• Challenge: Word for word, restate the lines from the start of the data below through the line containing "return (apart /".

• Data provided:
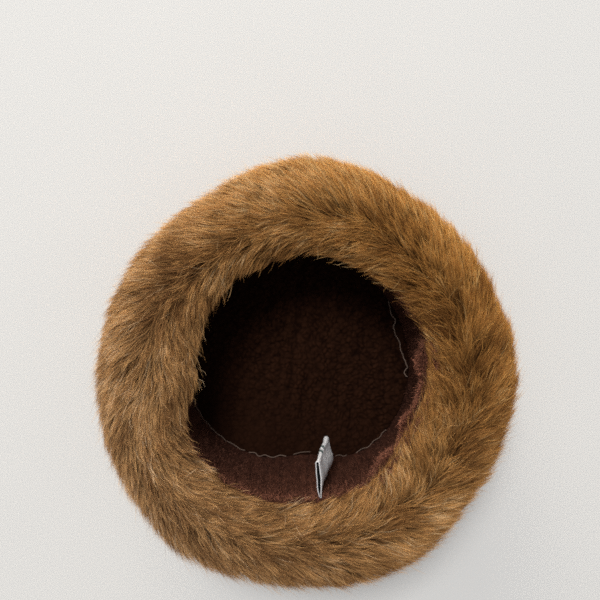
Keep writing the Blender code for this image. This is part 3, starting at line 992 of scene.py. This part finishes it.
# At the edge nearest the opening and at the far edge: where the foot and the fold lie, how far the layers
# stand apart at the fold, and the bulge of the left and the belly of the right layer
labelEdges = {
    "footX": (.0090, .0098), "foldX": (.0070, .0146), "foldY": (-.0592, -.0508), "foldGap": (.0019, .0034),
    "bulge": (.0006, .0002), "belly": (.0007, .0062),
}


# Loop at each share of the width: from the left foot to the fold, half round it, and back with a belly of
# sin(pi * share) ** 1.5 in the right layer. The layers draw apart towards the fold as share ** .7.
def labelPoints():
    share = np.linspace(0, 1, label["acrossSteps"])
    footX, foldX, foldY, foldGap, bulge, belly = (
        near + (far - near) * share for near, far in labelEdges.values()
    )
    height = label["nearHeight"] - label["width"] * share
    footAngle = np.arctan2(-roundHat(hatForm["rim"], np.full_like(share, -math.pi / 2)), footX)
    wall = liningRadius(footAngle, height) - label["clearance"]
    foot = np.stack((footX, -np.sqrt(wall ** 2 - footX ** 2)), axis=-1)
    fold = np.stack((foldX, foldY), axis=-1)
    run = fold - foot
    along = unit(run)
    across = np.stack((along[:, 1], -along[:, 0]), axis=-1)

    def halfGap(step, bend, power):
        apart = label["footGap"] + (foldGap - label["footGap"]) * step ** .7
        return (apart / 2 + bend * math.sin(math.pi * step) ** power)[:, None]

    rows = []
    for step in np.linspace(0, 1, label["straightSteps"]):
        rows.append(foot + run * step - across * halfGap(step, bulge, 1))
    half = (foldGap / 2)[:, None]
    for turn in np.linspace(0, math.pi, label["foldSteps"] + 2)[1:-1]:
        rows.append(fold + half * (math.sin(turn) * along - math.cos(turn) * across))
    for step in np.linspace(1, 0, label["straightSteps"]):
        rows.append(foot + run * step + across * halfGap(step, belly, 1.5))
    flat = np.stack(rows)
    heights = np.broadcast_to(height[None, :, None], (len(rows), len(share), 1))
    return np.concatenate((flat, heights), axis=-1)


points = labelPoints()
points[..., 0] += softNoise(points, .011, 71) * .0004 + softNoise(points, .005, 72) * .00012


def labelWires(wire):
    uv = uvOf(wire)
    along, across = partsOf(uv)
    warp = wire.math("SINE", across * 900)
    weft = wire.math("SINE", along * 1500)
    weave = warp * weft * .5 + .5
    grain = noiseOf(uv, 30.0, 3.0)
    colour = (weave * .15 + grain * .85).mix((.78, .775, .79), (.93, .925, .935))
    # two plain bands across the ribbon, a little askew, on both sides of the fold
    stops = [(0, 0), *stripeStops(.370, .435, .02), *stripeStops(.550, .610, .02)]
    bands = greysOf(across + along * .35 - .175, stops)
    nearFold = greysOf(along, [(0, 0), *stripeStops(.43, .57, .03)])
    colour = (bands * nearFold * .9).mix(colour, (.012, .055, .050))
    bump = bumpOf(weave, .25, .00012)
    return {"Base Color": colour, "Normal": bump, "Roughness": .62 + weave * .15}


labelFinish = finishOf("wovenRibbon", {"Specular IOR Level": .4}, labelWires)


# The ribbon's back: dark, painted shade between the loop's layers
def labelBackWires(wire):
    uv = uvOf(wire)
    grain = noiseOf(uv, 40.0, 3.0)
    bump = bumpOf(grain, .3, .0002)
    colour = grain.mix((.060, .072, .074), (.130, .142, .145))
    return {"Base Color": colour, "Normal": bump, "Roughness": .7 + grain * .1}


mesh = gridMesh("care_ribbon", points, uv=gridUv(points.shape[0] - 1, points.shape[1] - 1))
careRibbon = putIn("care_ribbon", mesh, labelFinish, ["care_label"])
# painted shade on the back, between the loop's layers
mesh.materials.append(finishOf("ribbonBackShade", {"Specular IOR Level": .3}, labelBackWires))
wall = careRibbon.modifiers.new("ribbonThickness", "SOLIDIFY")
wall.thickness, wall.offset, wall.use_even_offset = label["thickness"], 0, True
wall.material_offset = 1

# Seam thread: radius in millimetres, then places: an angle in degrees, how far in from the wall, and the
# height, both in millimetres
threads = {
    "leftRun": (.25, (
        (196, 1.0, 48), (199, 1.3, 45), (202, .9, 42), (205, 1.3, 39.5), (208, .9, 37.5), (212, 1.4, 35),
        (216, 1.0, 33.6), (220, 1.5, 32.6), (224, 1.1, 32.4), (228, 1.6, 32), (232, 1.2, 33), (235, 1.6, 32),
    )),
    "zigZag": (.25, (
        (237, 1.2, 33), (240, 2.2, 32), (243, 1.2, 33.6), (246, 2.4, 32), (250, 1.2, 33.8), (254, 2.3, 32),
        (258, 1.4, 33),
    )),
    "faintRun": (.20, ((262, 2.0, 31.8), (266, 2.8, 31.4), (270, 3.0, 31.2), (273, 3.2, 31.2))),
    "rightRun": (.20, ((287, 1.2, 33), (289.5, 2.0, 32), (292, 1.2, 33.4), (294, 1.8, 32.4))),
    "farRun": (.22, (
        (299, 1.2, 33), (303, 2.0, 32), (307, 1.1, 33.6), (311, 2.0, 32), (315, 1.2, 33.4), (318, 1.8, 32.4),
        (320.5, 1.2, 33),
    )),
    "looseEnd": (.36, (
        (37.2, 1.0, 33.4), (33.7, 2.6, 32), (30.1, 4.4, 31.2), (25.7, 3.5, 31.6), (22.4, 7.2, 31),
        (18.1, 7.4, 31), (13.3, 6.0, 31), (8.3, 5.8, 31), (3.5, 4.2, 31.2), (-1.6, 1.6, 32.4),
        (-3.5, 3.0, 32.2), (-5.4, 3.8, 31.8), (-7.5, 1.2, 33),
    )),
}
threadForm = {"sides": 6, "step": .0008, "seamRadius": .09, "wander": (.0003, .0003, .0004)}


# Tube: rings of sides points about a line, in the plane across it, thinner at its last two rings
def tubePoints(line, radius, sides):
    tangent = unit(np.gradient(line, axis=0))
    side = unit(np.cross(tangent, (0, 0, 1.0)))
    up = np.cross(side, tangent)
    turn = np.linspace(0, fullTurn, sides, endpoint=False)
    ring = side[:, None] * np.cos(turn)[None, :, None] + up[:, None] * np.sin(turn)[None, :, None]
    thick = radius * np.minimum(1, np.minimum(np.arange(len(line)) + .4, np.arange(len(line))[::-1] + .4))
    return line[:, None] + ring * thick[:, None, None]


def threadWires(wire):
    place = placeOf(wire)
    twist = noiseOf(place, 2400.0, 2.0)
    colour = twist.mix((.150, .095, .070), (.400, .290, .225))
    bump = bumpOf(twist, .6, .0002)
    return {"Base Color": colour, "Normal": bump, "Roughness": .7 + twist * .2}


threadFinish = finishOf("seamThread", {"Specular IOR Level": .3}, threadWires)
for name, (radius, places) in threads.items():
    places = np.array(places) * (1, .001, .001)
    turned = np.abs(np.diff(np.radians(places[:, 0]))).sum()
    steps = int(turned * threadForm["seamRadius"] / threadForm["step"]) + 4
    place = np.linspace(0, len(places) - 1, steps)
    angle, inset, height = (smoothThrough(column, place) for column in places.T)
    angle = np.radians(angle)
    line = polar(liningRadius(angle, height) - inset, angle, height)
    line = line + softNoise(line, .005, 81)[:, None] * np.array(threadForm["wander"])
    mesh = endedMesh("thread_" + name, tubePoints(line, radius * .001, threadForm["sides"]))
    putIn("thread_" + name, mesh, threadFinish)
print("seam threads made")

# Floor, light and camera
studio = {
    "floor": (.80, .795, .775), "halfFloor": 9, "world": (.985, .985, 1.0), "worldStrength": .31,
    "camera": (-.005, .0525, .527), "lens": 36, "aimHeight": .10,
}
# Lights: watts, size, spread in degrees, colour and place
lights = {
    "softKey": (90.0, 1.2, 180, (1, 1, 1), (-.53, 1.45, 3.47)),
    "softTop": (9.5, 2.6, 50, (1.0, .90, .75), (-1.1, 3.75, 1.45)),
}


def floorWires(wire):
    place = placeOf(wire)
    grain = noiseOf(place, 12.0, 4.0)
    colour = grain.mix([.97 * part for part in studio["floor"]], studio["floor"])
    return {"Base Color": colour, "Roughness": .85 + grain * .1}


half = studio["halfFloor"]
floorMesh = bpy.data.meshes.new("floor")
corners = [(-half, -half, 0), (half, -half, 0), (half, half, 0), (-half, half, 0)]
floorMesh.from_pydata(corners, [], [(0, 1, 2, 3)])
floorMesh.materials.append(finishOf("paleFloor", {"Specular IOR Level": .2}, floorWires))
floor = linked("floor", floorMesh)
floor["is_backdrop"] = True

world = bpy.data.worlds.new("studio")
world.use_nodes = True
background = world.node_tree.nodes["Background"].inputs
background["Color"].default_value = (*studio["world"], 1)
background["Strength"].default_value = studio["worldStrength"]
bpy.context.scene.world = world

for name, (strength, size, spread, colour, place) in lights.items():
    lightData = bpy.data.lights.new(name, "AREA")
    lightData.energy, lightData.size, lightData.color = strength, size, colour
    lightData.spread = math.radians(spread)
    light = linked(name, lightData)
    light.location = place
    aim = -light.location.copy()
    aim.z += studio["aimHeight"]
    light.rotation_euler = aim.to_track_quat("-Z", "Y").to_euler()

cameraData = bpy.data.cameras.new("camera")
cameraData.lens, cameraData.sensor_width = studio["lens"], 36
camera = linked("camera", cameraData)
camera.location = studio["camera"]
bpy.context.scene.camera = camera
bpy.context.scene.view_settings.view_transform = "Standard"
bpy.context.scene.cycles.use_denoising = False
bpy.context.scene.cycles.filter_width = 1.8

triangles = sum(sum(len(face.vertices) - 2 for face in piece.data.polygons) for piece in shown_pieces())
print("triangles in all:", triangles)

• Reply:
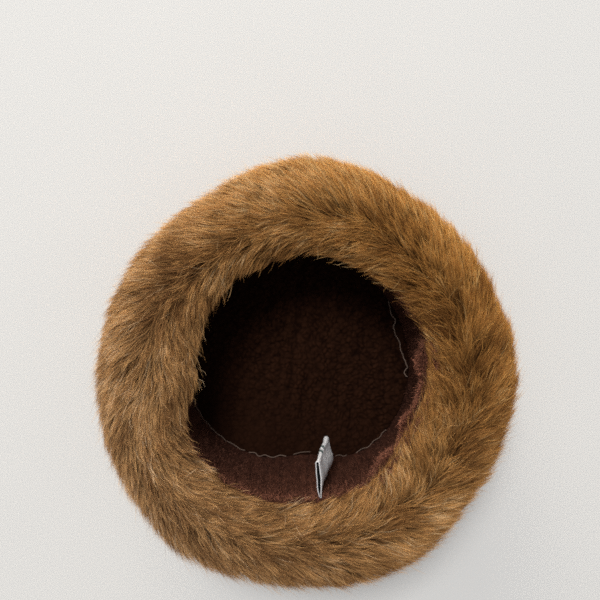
Keep writing the Blender code for this image. This is part 3, starting at line 992 of scene.py. This part finishes it.
# At the edge nearest the opening and at the far edge: where the foot and the fold lie, how far the layers
# stand apart at the fold, and the bulge of the left and the belly of the right layer
labelEdges = {
    "footX": (.0090, .0098), "foldX": (.0070, .0146), "foldY": (-.0592, -.0508), "foldGap": (.0019, .0034),
    "bulge": (.0006, .0002), "belly": (.0007, .0062),
}


# Loop at each share of the width: from the left foot to the fold, half round it, and back with a belly of
# sin(pi * share) ** 1.5 in the right layer. The layers draw apart towards the fold as share ** .7.
def labelPoints():
    share = np.linspace(0, 1, label["acrossSteps"])
    footX, foldX, foldY, foldGap, bulge, belly = (
        near + (far - near) * share for near, far in labelEdges.values()
    )
    height = label["nearHeight"] - label["width"] * share
    footAngle = np.arctan2(-roundHat(hatForm["rim"], np.full_like(share, -math.pi / 2)), footX)
    wall = liningRadius(footAngle, height) - label["clearance"]
    foot = np.stack((footX, -np.sqrt(wall ** 2 - footX ** 2)), axis=-1)
    fold = np.stack((foldX, foldY), axis=-1)
    run = fold - foot
    along = unit(run)
    across = np.stack((along[:, 1], -along[:, 0]), axis=-1)

    def halfGap(step, bend, power):
        apart = label["footGap"] + (foldGap - label["footGap"]) * step ** .7
        return (apart / 2 + bend * math.sin(math.pi * step) ** power)[:, None]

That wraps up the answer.